If this is your first time using Hevo Data, you need to select "Source", choose "Amazon RDS PostgreSQL", then proceed with the following steps. Name your pipeline 'Northwind Tables PostgreSQL Source', since you'll just be using this pipeline to get data from a few tables. Fill in the hostname, database name, database user, and database password details. On "Select an Ingestion Mode" select "Table". The page should look something like this:
Click "TEST & CONTINUE". This will move to the next page if the connection was successful. Next, select the objects you want to replicate, in this case 'customers`' 'employees', and 'products', then click "CONTINUE":
Leave "Full Load" selected for the three tables and click "CONTINUE":
With the source and objects selected, configure the destination. Select Snowflake and provide the configurations as shown in the following screenshot:
The destination configuration includes 'AUTOMATIC_NORTHWIND' as the database name. Note that you'll have to create the 'AUTOMATIC_NORTHWIND' database in Snowflake first, otherwise the export will fail.

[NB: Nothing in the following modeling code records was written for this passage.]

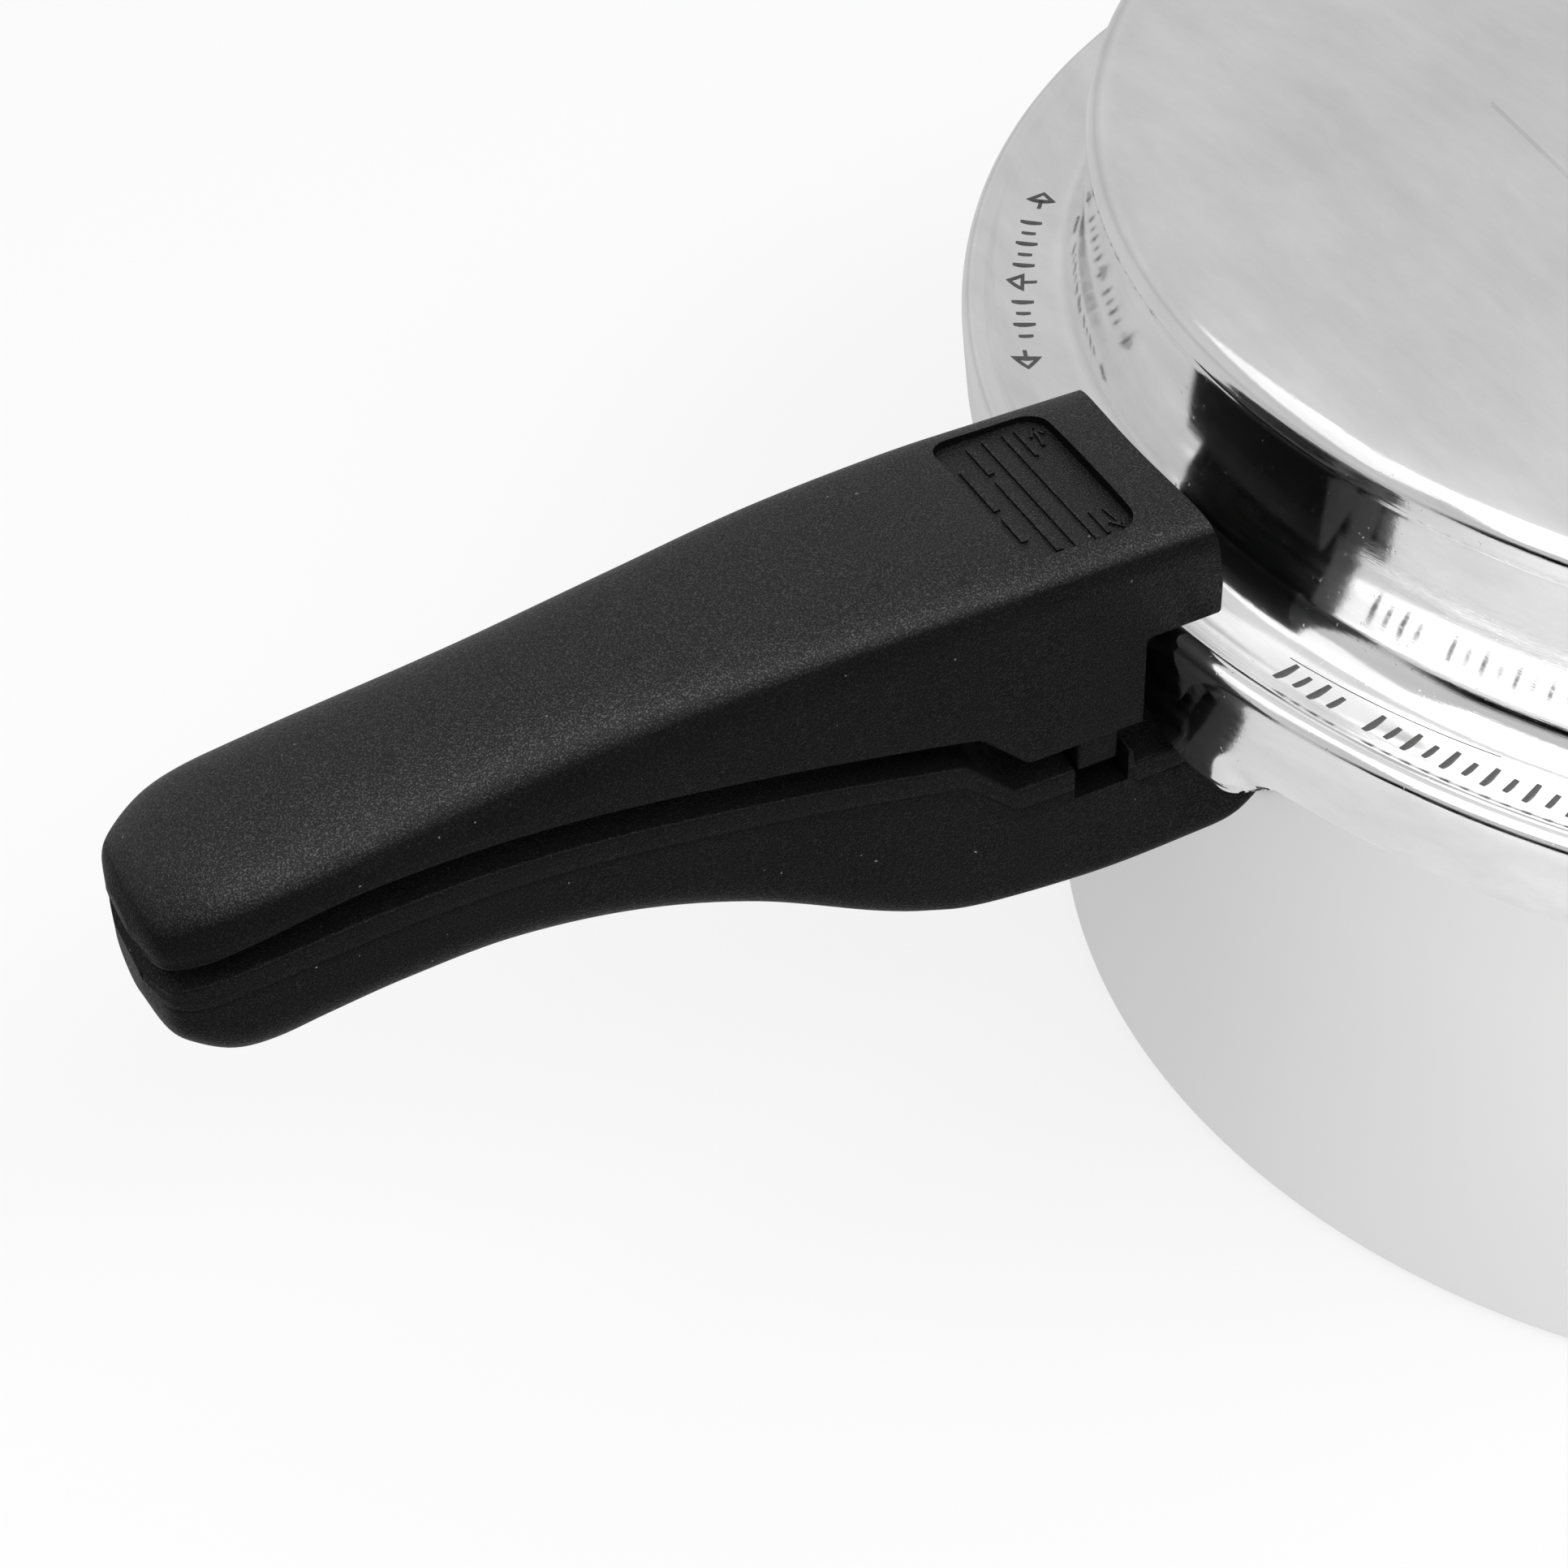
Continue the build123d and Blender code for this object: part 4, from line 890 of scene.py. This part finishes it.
def upper_flat_path():
    """Side view of the underside: overhang, block behind the skirt, arched grip."""
    front = rounded_path(
        [
            (FRONT_BLANK_X - EDGE_R, UPPER_BLOCK_Z, 0),
            (-146.6, UPPER_BLOCK_Z + 0.4, 2.0),
            (-153.5, 103.4, 3.0),
            (-160.0, 104.9, 0),
        ],
        6,
        closed=False,
    )
    grip = smooth_points(
        [
            (-160.0, 104.9),
            (-174.0, 107.6),
            (-188.0, 109.6),
            (-204.0, 111.6),
            (-220.0, 112.7),
            (-236.0, 112.4),
            (-248.0, 110.3),
            (-255.0, 108.4),
            (-258.6, 107.6),
            (TIP_X, 108.4),
        ],
        8,
    )
    return dense(front, PATH_GAP) + grip[1:]


RECESS_LOW_X, RECESS_HIGH_X, RECESS_HALF_W = -145.0, -128.5, 13.2
RECESS_FLOOR_Z = 124.8
RECESS_CORNER_R = 3.2


def make_upper_handle():
    """Upper grip and block, with its recess, the tongue's pocket and the hollow for the skirt."""
    front_x = FRONT_BLANK_X - EDGE_R
    verts, faces = grip_mesh(upper_flat_path(), UPPER_STATIONS, 1, 0.8, TIP_X, front_x, EDGE_R)
    recess_outline = box_outline(
        RECESS_LOW_X, RECESS_HIGH_X, -RECESS_HALF_W, RECESS_HALF_W, RECESS_CORNER_R, 8
    )
    cut_low_z, cut_top_z = UPPER_CUT_Z
    recess = rounded_prism(recess_outline, RECESS_FLOOR_Z, cut_top_z)
    half_w = TONGUE_HALF_W + SLOT_GAP
    pocket_outline = box_outline(LID_LOW.x - SLOT_GAP, -116.0, -half_w, half_w, 0.6, 2)
    tongue_pocket = rounded_prism(pocket_outline, 90.0, TONGUE_TOP_Z + SLOT_GAP)
    # The hollow clears the skirt up to the overhang, then shapes the front end above it.
    hollow = rounded_path(
        [
            (CUTTER_IN_R, cut_low_z, 0),
            (SKIRT_CLEAR_R, cut_low_z, 0),
            (SKIRT_CLEAR_R, OVERHANG_Z, 0.9),
            (FRONT_LOW_R, OVERHANG_Z, 0.5),
            (FRONT_LOW_R, FRONT_LEAN_Z, 4.0),
            (FRONT_TOP_R, cut_top_z, 0),
            (CUTTER_IN_R, cut_top_z, 0),
        ],
        4,
    )
    skirt_clear = lathe(hollow, full_turn(360))
    mesh = carve(verts, faces, [skirt_clear, recess, tongue_pocket])
    finish_piece("upper_grip", mesh, "lid", BLACK, ["upper_handle"], 40)


make_upper_handle()


def make_guide_tab():
    """The tab under the block that drops into the lower handle's notch."""
    outline = box_outline(*TAB_BOX, 0.5, 3)
    verts, faces = rounded_prism(outline, UPPER_LOW.z, UPPER_BLOCK_Z + 2, 0.5)
    mesh_piece("guide_tab", verts, faces, "lid", BLACK)


make_guide_tab()


def make_recess_marks():
    """Raised arrows and plain lines on the recess floor."""

    def raised(points, width):
        return stroke(points, width, lambda x, y, lift: (x, y, RECESS_FLOOR_Z + lift), -0.1, 0.32)

    parts = []
    for tail, head, side in ((7.2, 10.9, 1), (-7.6, -11.6, -1)):
        bend = [(-130.4 - 0.45 * (1 - t) ** 2, tail + (head - tail) * t) for t in np.linspace(0, 1, 8)]
        parts.append(raised(bend, 0.45))
        barb = [(-131.5, head - side * 1.5), (-130.4, head), (-129.5, head - side * 1.4)]
        parts.append(raised(barb, 0.45))
    for x, pieces, width in (
        (-132.6, ((11.6, 5.8), (-7.2, -12.0)), 0.5),
        (-134.4, ((11.6, -12.4),), 0.5),
        (-137.3, ((11.6, -12.4),), 0.5),
        (-139.6, ((11.2, 5.2), (3.6, -12.0)), 0.9),
        (-142.6, ((7.6, -1.6), (-3.4, -8.6)), 0.9),
    ):
        parts += [raised([(x, start), (x, end)], width) for start, end in pieces]
    verts, faces = join_parts(*parts)
    mesh_piece("recess_marks", verts, faces, "lid", BLACK)


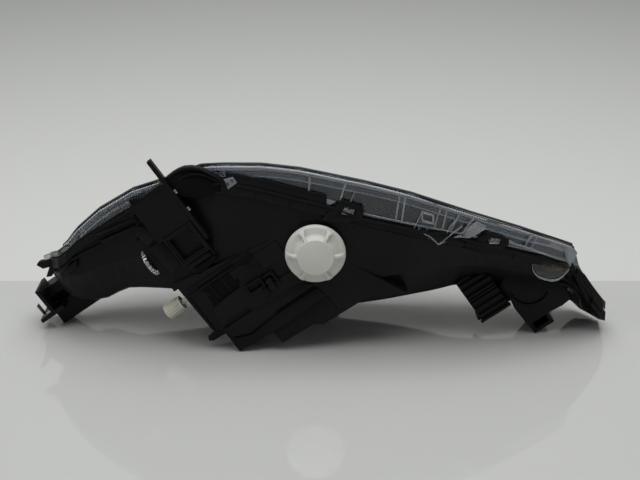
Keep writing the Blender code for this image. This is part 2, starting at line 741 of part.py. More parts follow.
cut_carrier("low_opening", LOW_RADIUS + REFLECTOR_WALL + 0.8, LOW_LATERAL, 0)
cut_carrier("high_opening", HIGH_RADIUS + REFLECTOR_WALL + 0.8, HIGH_LATERAL, 0)
notch = block((LOW_LATERAL - 14, LOW_LATERAL + 14), (-LOW_BOSS_END - 3, -30), (PLATE - 3, PLATE_TOP + 3))
hidden(carrier_cut, add_object("bulb_notch", *notch, None, CAR))
SOCKETS = (
    ("vertical", PIVOT_LATERAL, VERTICAL_Y, 1), ("horizontal", HORIZONTAL_LATERAL, PIVOT_Y, -1),
    ("pivot", PIVOT_LATERAL, PIVOT_Y, -1),
)
CAVITY = BALL_RADIUS + BALL_CLEARANCE
for label, lateral, y, side in SOCKETS:
    cut_carrier(label + "_socket_hole", SOCKET_RADIUS + 0.8, lateral, y, 20)
    back, mouth = BALL_FORWARD - side * 8, BALL_FORWARD + side * 6.5
    floor = back + side * 2.5
    cup = [
        (0, back), (SOCKET_RADIUS, back), (SOCKET_RADIUS, mouth),
        (CAVITY, mouth), (CAVITY, floor), (0, floor),
    ]
    turned_object(label + "_ball_socket", cup, NYLON, CAR, (lateral, y, 0), steps=20)
boolean(carrier, carrier_cut, "DIFFERENCE")
boolean(carrier, screw_holes, "DIFFERENCE")

for name, spot in REFLECTOR_SCREWS:
    head = RIM_FORWARD + FLANGE_THICKNESS + REST_GAP
    profile = [
        (0, PLATE - 2), (SCREW_RADIUS, PLATE - 2), (SCREW_RADIUS, head),
        (2.5, head), (2.5, head + 2), (0, head + 2.3),
    ]
    turned_object(name, profile, STEEL, CAR, spot, steps=10)


def ball_stud(name, lateral, y, start, surface):
    """A straight stud along the car's forward axis with a ball on its carrier end."""
    side = 1 if start > BALL_FORWARD else -1
    first = math.asin(STUD_RADIUS / BALL_RADIUS)
    arc = [
        (BALL_RADIUS * math.sin(a), BALL_FORWARD + side * BALL_RADIUS * math.cos(a))
        for a in np.linspace(first, math.pi, 7)
    ]
    arc[-1] = (0, BALL_FORWARD - side * BALL_RADIUS)
    profile = [(0, start), (STUD_RADIUS, start), *arc]
    return turned_object(name, profile, surface, CAR, (lateral, y, 0), steps=16)


VERTICAL_STUD_END = KNOB_FORWARD + 17
ball_stud("vertical_aim_stud", PIVOT_LATERAL, VERTICAL_Y, VERTICAL_STUD_END, STEEL)
ball_stud("horizontal_aim_stud", HORIZONTAL_LATERAL, PIVOT_Y, BOSS_START - 8, STEEL)
ball_stud("pivot_stud", PIVOT_LATERAL, PIVOT_Y, POST_TOP - 13, STEEL)

# ---------------------------------------------------------------- aim drives

KNOB_INNER = KNOB_LATERAL + KNOB_LENGTH
turned_object(
    "vertical_aim_knob",
    [
        (0, KNOB_LATERAL), (KNOB_RADIUS - 1.2, KNOB_LATERAL), (KNOB_RADIUS, KNOB_LATERAL + 1.2),
        (KNOB_RADIUS, KNOB_INNER), (SHAFT_RADIUS, KNOB_INNER), (SHAFT_RADIUS, PIVOT_LATERAL - 7),
        (SHAFT_RADIUS + 1, PIVOT_LATERAL - 7), (SHAFT_RADIUS + 1, PIVOT_LATERAL + 7), (0, PIVOT_LATERAL + 7),
    ],
    NYLON, CAR, (0, KNOB_Y, KNOB_FORWARD), "lateral",
)
GEAR_BORE = STUD_RADIUS + RUN_GAP
GEAR_LOW = KNOB_FORWARD - GEAR_THICKNESS / 2
turned_object(
    "vertical_aim_gear",
    [
        (GEAR_BORE, SHELF_TOP + REST_GAP), (6, SHELF_TOP + REST_GAP), (6, GEAR_LOW), (GEAR_RADIUS, GEAR_LOW),
        (GEAR_RADIUS, GEAR_LOW + GEAR_THICKNESS), (GEAR_BORE, GEAR_LOW + GEAR_THICKNESS),
    ],
    NYLON, CAR, (PIVOT_LATERAL, VERTICAL_Y, 0), closed=True,
)
turned_object(
    "horizontal_aim_knob", tube(10, GEAR_BORE, BOSS_START - 9, BOSS_START - REST_GAP), NYLON, CAR,
    (HORIZONTAL_LATERAL, PIVOT_Y, 0), closed=True,
)
STAR_FACE = -101 - REST_GAP
turned_object(
    "screwdriver_star_wheel",
    [
        (0, STAR_FACE - 5), (STAR_RADIUS, STAR_FACE - 5), (STAR_RADIUS, STAR_FACE - 1),
        (SHAFT_RADIUS, STAR_FACE - 1), (SHAFT_RADIUS, -88), (0, -88),
    ],
    NYLON, CAR, (0, STAR_Y, STAR_FORWARD), "lateral",
)
turned_object(
    "aim_transfer_shaft",
    rod(SHAFT_RADIUS, KNOB_FORWARD + SHAFT_RADIUS + RUN_GAP, STAR_FORWARD + 5),
    STEEL, CAR, (-92, TRANSFER_Y, 0), steps=16,
)

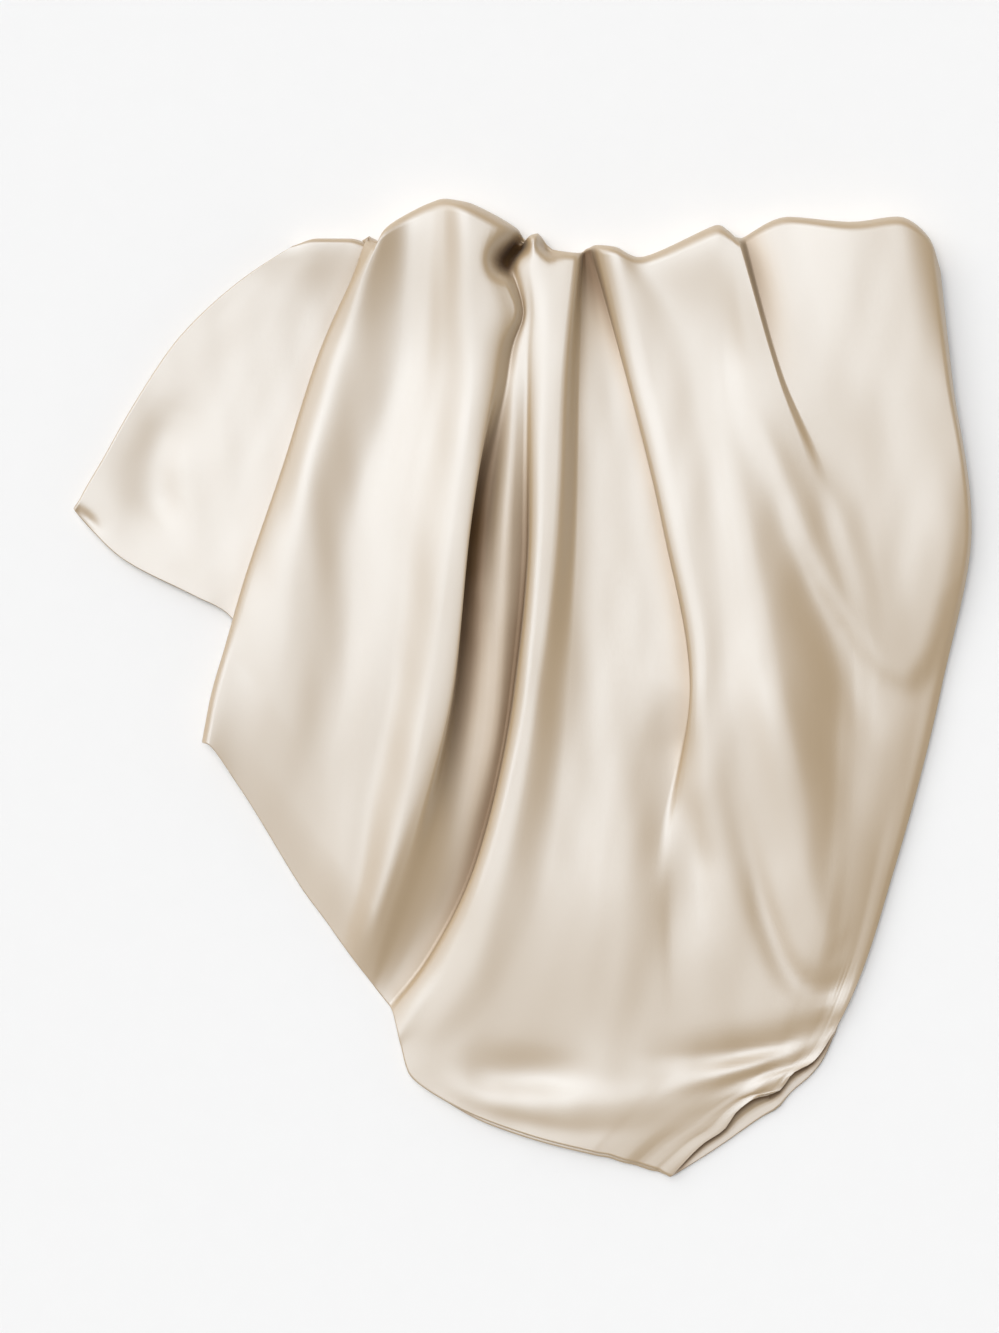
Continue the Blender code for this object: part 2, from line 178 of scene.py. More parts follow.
SEAM_FLAT = 4.0           # how far it reaches past the front where it lies at that height
LEAST_HEIGHTS = (1.5, 1.0, 0.1)    # of the front's inner face and of the back's two faces

# Soft ridges, and troughs with a minus height, that cross the grid of fold lines. Left and right are
# their widths on either side of the path, as seen along it, and ends the shares of it that they fade over.
CREASES = (
    Crease("side_dip", "flap", ((-192, 172), (-206, 146), (-213, 124), (-210, 104), (-196, 88)), 12, 12,
           (0.3, 0.3), -1.5),
    Crease("side_tip", "flap", ((-258, 102), (-250, 95), (-241, 88)), 4, 4, (0.3, 0.5), -1.6),
    Crease("flap_rim", "main", ((124, 176), (134, 150), (146, 124), (157, 97), (169, 68), (184, 42),
                                (200, 19)), 6, 7, (0.4, 0.5), 0.8),
    Crease("trough_dip", "main", ((150, 84), (164, 48), (180, 12), (192, -14), (206, -36)), 12, 14,
           (0.4, 0.4), -1.2),
    Crease("lower_ridge", "main", ((126, 40), (136, 0), (147, -50), (156, -92), (164, -122), (174, -146),
                                   (180, -152)), 10, 9, (0.25, 0.15), 0.6),
    Crease("lower_trough", "main", ((112, -20), (116, -45), (121, -70), (129, -100), (134, -120),
                                    (141, -141), (147, -157), (157, -170), (170, -175), (182, -169),
                                    (189, -158)), 7, 7, (0.5, 0.2), -2.1),
    Crease("panel_smudge", "main", ((91, 4), (86, -28), (85, -55), (91, -82), (97, -107), (96, -134),
                                    (93, -155), (90, -182)), 12, 22, (0.2, 0.6), -3.1),
    Crease("hem_hollow", "main", ((-42, -214), (-12, -222), (14, -222), (46, -216)), 14, 11,
           (0.4, 0.4), -1.8),
    Crease("hem_trough", "main", ((52, -212), (88, -213), (120, -211), (146, -208), (168, -202),
                                  (184, -195)), 9.5, 6, (0.5, 0.08), -2.4),
    Crease("hem_roll", "main", ((-55, -226), (-30, -235), (0, -238), (40, -239), (80, -235),
                                (112, -226)), 9, 12, (0.3, 0.4), 1.0),
    Crease("hem_dip", "main", ((-60, -222), (-40, -236), (-20, -245), (0, -250), (30, -255), (60, -254),
                               (85, -248)), 5, 5, (0.3, 0.5), -0.4),
    Crease("hood_pit", "main", ((2, 255), (-4, 252), (-9, 248), (-12.5, 243), (-13, 236), (-11, 228)),
           5, 4.5, (0.12, 0.4), -15),
    Crease("hood_line", "main", ((-12, 232), (-11, 224), (-7.5, 214), (-7, 205), (-9.5, 192), (-12, 178),
                                 (-15, 165)), 3.2, 3.2, (0.2, 0.3), -0.7),
    Crease("curl_pit", "main", ((9, 254), (13, 250), (18, 247)), 2.8, 2.8, (0.3, 0.3), -14),
    Crease("seam_ridge", "main", ((183, -197), (150, -209.5), (120, -219.5), (95, -227), (72, -233)),
           4.5, 4.5, (0.05, 0.6), 1.3),
    Crease("seam_trough", "main", ((180, -204), (150, -217), (135, -222), (120, -227.5), (98, -237)),
           3.4, 3.4, (0.2, 0.6), -1.0),
    Crease("seam_pleat", "main", ((153, -223), (137, -229), (120, -234)), 3, 3, (0.1, 0.6), 0.8),
    Crease("seam_tuck", "main", ((184, -196), (170, -191), (158, -189.5)), 2.6, 2.6, (0.1, 0.6), -0.8),
)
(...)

Click "TEST CONNECTION". If the connection is successful, click "SAVE & CONTINUE".
Add a prefix to identify which tables were loaded by a specific pipeline. Use 'hevo', then click "CONTINUE":
The Hevo Data tool processes and loads the data:
After it has finished loading, you'll get a summary of the process:
Go to Snowflake and open the Northwind database. You'll see the three tables: 'HEVO_CUSTOMERS', 'HEVO_EMPLOYEES', and 'HEVO_PRODUCTS'.
Look at the 'HEVO_EMPLOYEES' table to see the employee details.
Conclusion: How to get your data from an AWS RDS database into Snowflake
You should now have a solid understanding of how to move data from Amazon RDS into Snowflake. As you saw, the two main options are manual and automated.
The manual option comes with some limitations, as not all database engines in RDS are supported for export, and the process is a bit cumbersome since you have to constantly update the scripts yourself. The automated method using the Hevo Data tool, though, provides a quick setup and allows you to efficiently load incremental data. Whichever method you prefer, Snowflake will help you optimize your data analytics.